Limited Liability Company (not Limited Liability Corporation)

The entity of choice for a growing number of businesses, including individuals. A creature of state statute, the LLC provides a vehicle through which an unlimited number of people can actively engage in business and still retain the benefit of limited personal liability. Compliance with applicable State law is mandatory, requiring the filing of Articles of Organization with the Secretary of State or similar body. Failure to comply with state law can be disastrous and result in full liability to each of the owners for all the obligations of the LLC. In return for compliance with the law, the State agrees to treat the entity like a corporation for limited liability purposes, but it operates like a partnership in all other ways.

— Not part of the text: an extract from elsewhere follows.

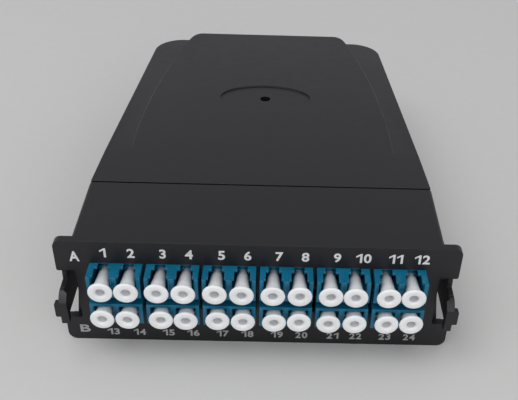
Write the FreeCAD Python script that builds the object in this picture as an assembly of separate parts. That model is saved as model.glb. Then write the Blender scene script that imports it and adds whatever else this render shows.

LLCs have the option to elect to be taxed either as a corporation or as a partnership. Generally, if the corporate election is made, the entity will be taxed at the entity level (like a corporation); if the partnership election is made, the tax liability flows through to the members’ individual tax returns, and there is no additional taxation at the entity level. “Special allocations” are permitted. An individual may form a LLC, and elect to be treated as a partnership (remember, a true partnership requires at least 2 partners) – this effectively permits a sole proprietorship to operate with the protections of a corporation and the flexibility and ease of a limited partnership.

LLCs may be taxed by certain States through excise taxes. Income distributed to the members is generally treated as “active” income and is subject to self-employment tax.

The LLC must include the designation “LLC” in the name of the entity.